Katie Roiphe's books include several works of non-fiction – including the essay collection In Praise of Messy Lives – and a novel, Still She Haunts Me, which was published in 2001. The director of the Cultural Reporting and Criticism program at New York University, Roiphe's most recent book is The Violet Hour: Great Writers at the End, which explores the final days of Susan Sontag, Sigmund Freud, John Updike, Dylan Thomas, Maurice Sendak and James Salter.

Why did you write your new book?

Kind of perversely, I picked the one subject under the sun that makes me the most panicked, uncomfortable and anxious, and forced myself to think about it for seven years. I came close to dying when I was 12. I stopped breathing in a taxi on the way to the hospital and the driver had to carry me into the emergency room, where they gave me oxygen. I ended up having half of one of my lungs removed, and spending a year in and out of the hospital. I've been sort of obsessed with the confrontation with death since then. This book really began in that time. I wanted to understand how one manages the panic of death, the fear of it. This book was my effort to see how a few extraordinary minds worked on the problem of death. Often, when someone wrangled out of me at a cocktail party what I was working on, they would say: "God isn't that depressing." But it wasn't. For me, if anything, it was uplifting to look very closely at these deaths. It's slightly taboo, still, to focus so intensely on a death, and for me there was something freeing about it.

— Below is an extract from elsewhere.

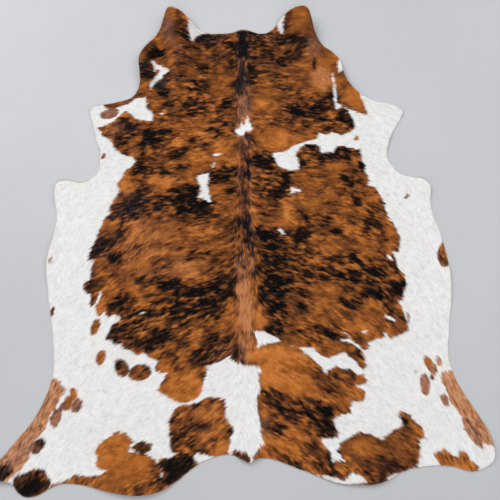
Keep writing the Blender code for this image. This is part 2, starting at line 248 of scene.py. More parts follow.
RIGHT_THIGH = (
    (41.5, -108), (37.5, -104.5), (40, -105), (38.5, -102.5), (36.5, -101),
    (38.5, -97), (40.5, -96), (43.5, -94), (47, -93), (51, -93.5), (53.5, -95),
    (56, -95.5), (59, -93.5), (61.5, -92), (64.5, -90.5), (65, -88.5), (63.5, -85.5),
    (64, -84.5), (69, -85.5), (69, -87.5), (72, -89.5), (73.5, -91), (74, -95.5),
    (71.5, -96), (71.5, -101.5), (70, -107), (69, -118), (40, -122),
)
LEFT_RUMP = (
    (-28.5, -81.5), (-22.5, -81), (-20, -79), (-14, -78.5), (-10.5, -79.5),
    (-10.5, -86.5), (-7, -91.5), (-9, -100), (-8, -106), (-14.5, -103), (-21, -102),
    (-21.5, -101), (-23.5, -102), (-23.5, -104), (-20.5, -106.5), (-24, -120),
    (-38, -120), (-36.5, -110.5), (-38.5, -104.5), (-37, -103), (-34, -103.5),
    (-31, -101.5), (-33.5, -100), (-34.5, -93.5), (-34, -91), (-35, -89),
    (-33, -84.5), (-31, -82.5),
)
LEFT_THIGH = (
    (-56, -93), (-52.5, -93.5), (-49.5, -96.5), (-51, -101), (-48.5, -101),
    (-43, -102), (-37.5, -106), (-36.5, -110.5), (-36, -122), (-84, -122),
    (-83, -114), (-77, -112.5), (-73, -110), (-66.5, -110.5), (-61, -109.5),
    (-60, -108), (-63, -107.5), (-64.5, -106), (-64, -104), (-65.5, -100.5),
    (-64, -98), (-60.5, -95.5),
)
THIGH_SPOT = (
    (-49.5, -99.5), (-48, -97.5), (-45.5, -96.5), (-41.5, -98), (-41.5, -100),
    (-44.5, -102.5), (-48, -101),
)
HOCK_PATCH = (
    (-98, -110.5), (-95, -110), (-89.5, -107.5), (-86, -108), (-82.5, -112),
    (-82.5, -115), (-87.5, -118.5), (-94, -121), (-98.5, -116),
)
TAIL_TUFT = (
    (-8, -101.5), (-6, -100), (-1.5, -101), (0, -103), (0.3, -108), (-8.5, -108),
)
LEFT_LEG_BAND = (
    (-82.5, -71.5), (-81.5, -74), (-79.5, -75), (-82.5, -79), (-83.5, -83),
    (-85.5, -85.5), (-87, -91), (-91.5, -98), (-92.5, -103.5), (-97.5, -110),
    (-101.5, -113), (-112, -114), (-112, -100), (-96, -82), (-88, -70),
)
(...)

Whose sentences are your favourite?

Virginia Woolf's because of their grace and precision. She can put enormously complex and dazzling ideas into absolutely fluid, deceptively simple prose. A Room of One's Own is one of the most impressive works of non-fiction ever written, and even her letters and diaries are unmatched in their eloquence.

Which books have you reread most in your life?

The House of Mirth, Light Years, Mrs Dalloway, To the Lighthouse, A Room of One's Own, The Company She Keeps, The Silent Woman, Can You Forgive Her? Illness as Metaphor, Anna Karenina, Speedboat.

What's the best romance in literature?

Gary Gilmore and Nicole Baker in Norman Mailer's The Executioner's Song – the relationship between the killer and his paramour is deranged and moving at the same time, intensely pathological yet recognizable, blazingly self-destructive, but romantic. Mailer's huge achievement in going into both of their heads, and creating their voices, has been forgotten or downplayed in the annals of literary history. In close second are the profound explorations of love in Albert Hayes In Love and Graham Greene's End of the Affair.

What's the best death scene in literature?

The Death of Ivan Ilyich, which is brutal and honest and beautifully rendered. It is one of the few death scenes in which a writer examines the transformations of the death bed, both of the dying person and those around them. There are also several great memoirs of dying: Christopher Hitchens's Mortality, Harold Brodkey's This Wild Darkness, and not quite memoir, but almost: the brilliant poems John Updike wrote on his deathbed, Endpoint.